Task details: Exactly reproduce the lines that follow.

Information supplied:
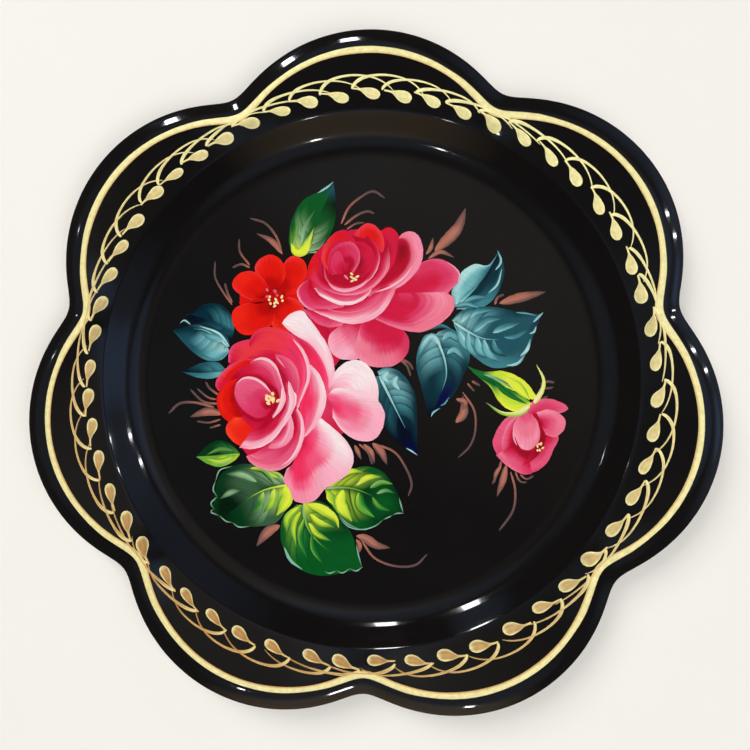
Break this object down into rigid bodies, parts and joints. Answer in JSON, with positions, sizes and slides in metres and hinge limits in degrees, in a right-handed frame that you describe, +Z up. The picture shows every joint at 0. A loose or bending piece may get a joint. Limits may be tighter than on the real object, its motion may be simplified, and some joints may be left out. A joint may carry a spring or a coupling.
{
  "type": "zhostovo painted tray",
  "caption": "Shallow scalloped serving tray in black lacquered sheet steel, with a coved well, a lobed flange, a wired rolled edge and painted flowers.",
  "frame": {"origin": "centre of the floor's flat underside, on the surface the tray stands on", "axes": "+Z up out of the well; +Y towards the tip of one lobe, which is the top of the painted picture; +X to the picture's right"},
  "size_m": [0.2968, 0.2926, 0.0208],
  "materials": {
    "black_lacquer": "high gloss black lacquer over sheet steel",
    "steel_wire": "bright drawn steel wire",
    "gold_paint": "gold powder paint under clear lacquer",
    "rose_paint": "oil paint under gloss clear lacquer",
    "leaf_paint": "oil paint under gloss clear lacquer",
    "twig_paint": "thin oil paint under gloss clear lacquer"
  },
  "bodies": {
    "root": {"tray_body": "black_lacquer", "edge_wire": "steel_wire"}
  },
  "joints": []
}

Full solution:
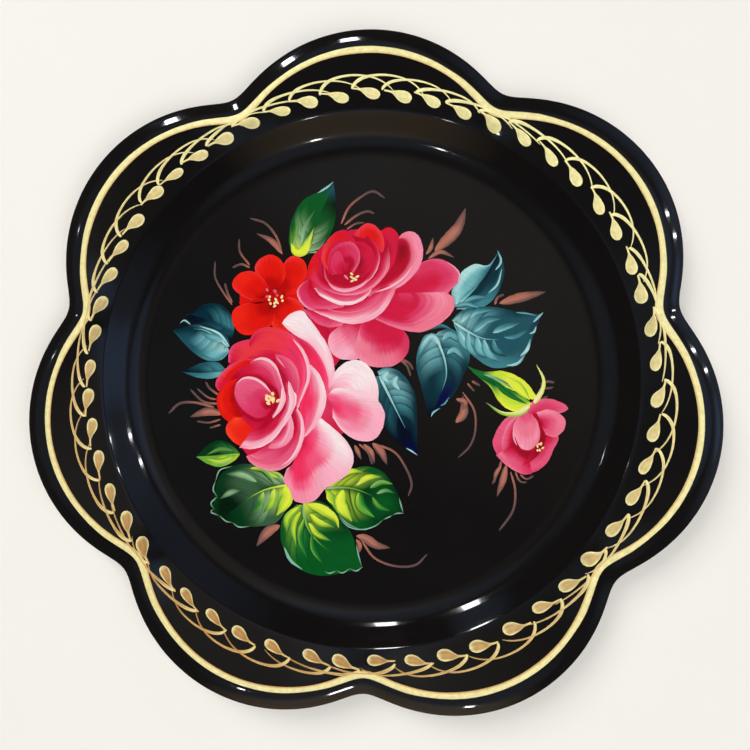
Break this object down into rigid bodies, parts and joints. Answer in JSON, with positions, sizes and slides in metres and hinge limits in degrees, in a right-handed frame that you describe, +Z up. The picture shows every joint at 0. A loose or bending piece may get a joint. Limits may be tighter than on the real object, its motion may be simplified, and some joints may be left out. A joint may carry a spring or a coupling.
{
  "type": "zhostovo painted tray",
  "caption": "Shallow scalloped serving tray in black lacquered sheet steel, with a coved well, a lobed flange, a wired rolled edge and painted flowers.",
  "frame": {"origin": "centre of the floor's flat underside, on the surface the tray stands on", "axes": "+Z up out of the well; +Y towards the tip of one lobe, which is the top of the painted picture; +X to the picture's right"},
  "size_m": [0.2968, 0.2926, 0.0208],
  "materials": {
    "black_lacquer": "high gloss black lacquer over sheet steel",
    "steel_wire": "bright drawn steel wire",
    "gold_paint": "gold powder paint under clear lacquer",
    "rose_paint": "oil paint under gloss clear lacquer",
    "leaf_paint": "oil paint under gloss clear lacquer",
    "twig_paint": "thin oil paint under gloss clear lacquer"
  },
  "bodies": {
    "root": {"tray_body": "black_lacquer", "edge_wire": "steel_wire"}
  },
  "joints": []
}